Una scena del film “Freaks Out”, dal 28 ottobre nelle sale
2 minuti per la letturaFREAKS Out di Gabriele Mainetti è, probabilmente, la punta più avanzata del cinema italiano nell’area degli F/X, degli effetti speciali: ce ne sono più di 1800 nel film. Esplosioni, incandescenze, faville fluttuanti, e poi molti effetti cosiddetti del “particellare” (fumo, polvere, effetti atmosferici) e altrettanti “compositati” (quando, grazie agli effetti del digitale, si mettono insieme scene, oggetti, paesaggi, girati separatamente).
Ma gli effetti non sono solo visivi. Ci sono anche quelli sonori (che i moderni software rendono, per certi versi, ancora più numerosi e sorprendenti di quelli che possono essere creati nel mondo delle immagini).
«Al missaggio si ricostruisce qualsiasi cosa – spiega il regista – L’unica cosa che ti tieni della presa diretta è il parlato, l’ambiente, tutto il resto è ricostruito. Ma lo facciamo da una vita, da sempre. Noi siamo dei grandi, doppiavamo tutto: dal passo al respiro, tutto si ricostruisce e dopo va missato: è la foley, il rumore di fondo della vita di tutti i giorni, la stanza dove si rifanno tutti i rumori».
Freaks Out è un film che ha una pressione sonora sorprendente, la stratificazione di effetti e di materia sonora, soprattutto nella lunga battaglia notturna finale, è qualcosa di mai tentato fino ad ora al cinema in Italia, probabilmente, grazie anche al Sound Designer Mirko Pierri, tra i più stimati professionisti del settore.

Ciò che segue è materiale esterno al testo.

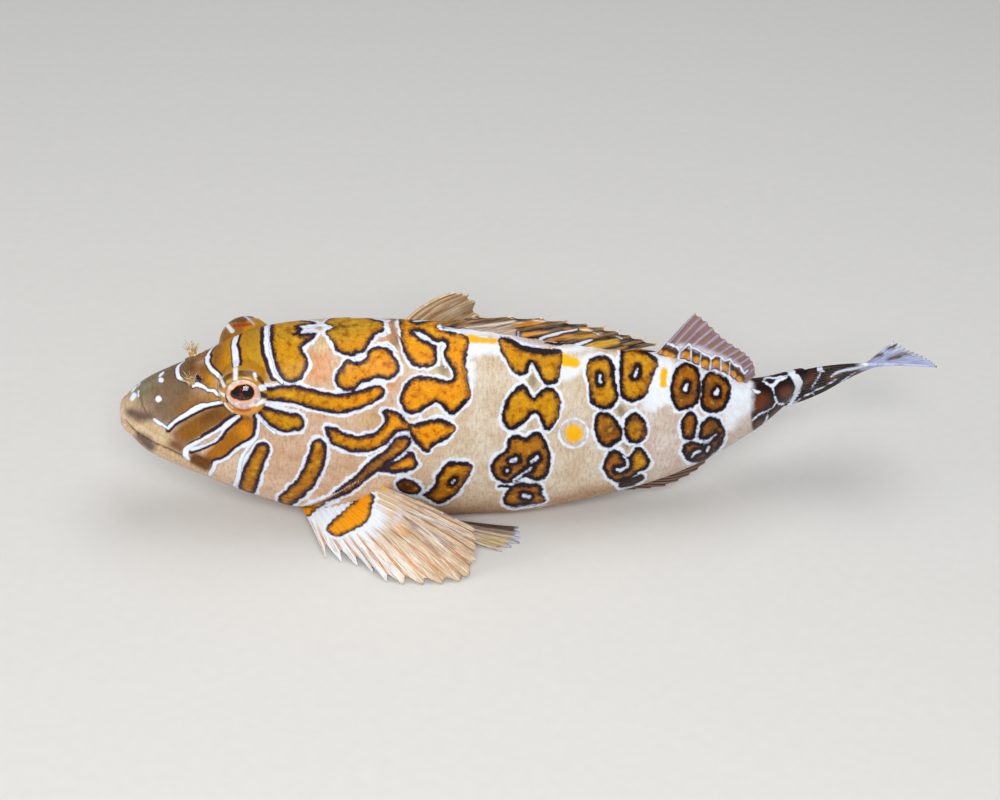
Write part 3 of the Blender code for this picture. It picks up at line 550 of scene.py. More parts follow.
WHITE_SPOTS = [
    [(161, 380, 2.6)], [(158.5, 399, 3)], [(153, 377, 1.1), (158, 374.5, 1.2)],
    [(134, 395, 2.6), (132, 399, 2)],
    [(138.5, 391, 0.8), (138.5, 396, 0.8)],
    [(305, 323, 1.4), (307, 328, 1.5), (303, 332, 1.1)],
    [(302, 332.7, 0.8), (310, 331.2, 1), (318, 331.5, 1.1), (324, 330, 1.8), (330, 326.5, 1.7),
     (335, 322.5, 1.2), (345, 320, 0.8)],
    [(382, 319, 1.6), (386, 327, 2), (389, 333, 2.2)],
    [(376, 339, 1.5), (383, 336, 2), (390, 332.5, 1.8)],
    [(378, 343, 1.8), (388, 342.5, 1.8), (393, 347, 1.5), (397, 352, 1.3)],
    [(380, 411, 1), (386, 407, 1.2)],
    [(518, 333, 1), (519, 340, 1.2), (526, 344, 1.4), (538, 346.5, 1.2), (546, 346, 0.8)],
    [(440, 328.5, 0.8), (455, 331, 1.1), (466, 333, 0.8)],
    [(480, 336.5, 1), (500, 337.5, 0.8)],
]
DARK_LINES = [
    [(300, 322, 1.4), (301.5, 328, 2), (299, 332, 1.6), (294, 334.6, 0.9)],
    [(399, 336, 0.8), (403, 344, 1)],
    [(197, 377, 2.2), (200, 380, 2)],
    [(503, 338, 1.2), (512, 340.5, 1.8), (520, 346, 2.2), (532, 349, 2.2), (546, 350.5, 2.4),
     (558, 352, 1.6)],
    [(520, 334.5, 1.2), (530, 337, 1.6), (545, 336, 1.6), (560, 337.5, 1.4)],
    [(546, 342.5, 1.4), (556, 344, 1.6), (570, 342.5, 1.2)],
]
# Broad white patches with soft edges, and bright yellow spots with no dark border
WHITE_PATCHES = [
    [(472, 350, 6), (484, 347, 5), (495, 348, 5)],
    [(471, 365, 2), (470, 385, 2)],
    [(566, 350, 2.5), (578, 347, 3.4), (590, 347, 3)],
    [(456, 331, 2), (480, 331, 3), (510, 334, 2)],
    [(567, 372, 6), (580, 364, 5), (590, 356, 3)],
    [(655, 380, 8), (652, 394, 10), (662, 375, 8), (664, 395, 8), (650, 404, 6)],
    [(665, 362, 6), (670, 376, 4)],
    [(733, 386, 6), (737, 398, 9), (741, 406, 8), (732, 414, 7), (730, 424, 5)],
    [(745, 388, 7), (747, 398, 4), (748, 408, 3)],
]
YELLOW_SPOTS = [
    [(460, 338, 4), (470, 339, 3.5), (482, 340, 3), (496, 341, 2.5)],
    [(559, 358, 6), (568, 361, 6), (576, 363, 4.5)],
    [(573.5, 434, 8.5)],
    [(664, 371, 3.2), (663, 384, 3.4)],
]
WHITE_RINGS = [((573.5, 433), 14.5, 1.4)]

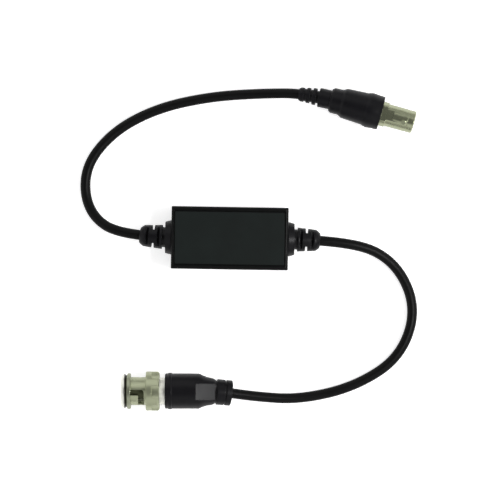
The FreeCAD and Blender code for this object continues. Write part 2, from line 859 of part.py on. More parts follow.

Non bisogna dimenticare che Mainetti è anche musicista ed ha uno zio che è un apprezzato direttore d’orchestra. Anche in quest’area, la colonna sonora del film, firmata dallo stesso Mainetti e Michele Braga, premiata a Venezia con il Soundtrack Stars Award, costituisce sia una sfida sia un’obiezione alle tendenze attuali dei commenti musicali.
Da una parte si avvale di rielaborazioni di brani di repertorio, da “Bella Ciao” ai Radiohead, ai virtuosismi alla Rachmaninov del pianista nazista, come è sempre più frequente nell’uso della musica del cinema degli ultimi anni. Dall’altra, invece, Mainetti, che è un grande appassionato delle colonne sonore del passato, recupera i “temi”, ovvero il modo in cui i soundtrack del passato coloravano anche narrativamente il film legando determinati personaggi, o ricorrenze drammatiche, a determinati motivi musicali.
Da questo punto di vista, lo spessore della musica, nel film, ha quasi sempre una qualità sinfonica: è un cinema che va affrontato con una sorta di realtà aumentata della nostra capacità di ascoltare, guardare, entrare in una tensione emotiva con lo scorrimento di immagini e suoni sullo schermo.
Riuscirà questo “spaghetti blockbuster” che racconta di supereroi/mutanti, anime del circo in lotta contro il terrore del nazismo e dell’olocausto a catturare il cuore delle grandi platee, anche del pubblico più giovane, monopolio dei film della Marvel? Riuscirà Mainetti, come fece il suo eroe cinematografico, Sergio Leone, a ibridare Hollywood con la nostra identità e le nostre radici che affondano nella lotta partigiana alla tirannide fascista e nazista?
È una delle partite più avvincenti che si giocherà nelle sale, e presso il pubblico, nelle prossime settimane. Una partita che solo un freak del nostro cinema, come Garbiele Mainetti, con coraggio e passione, poteva inventarsi.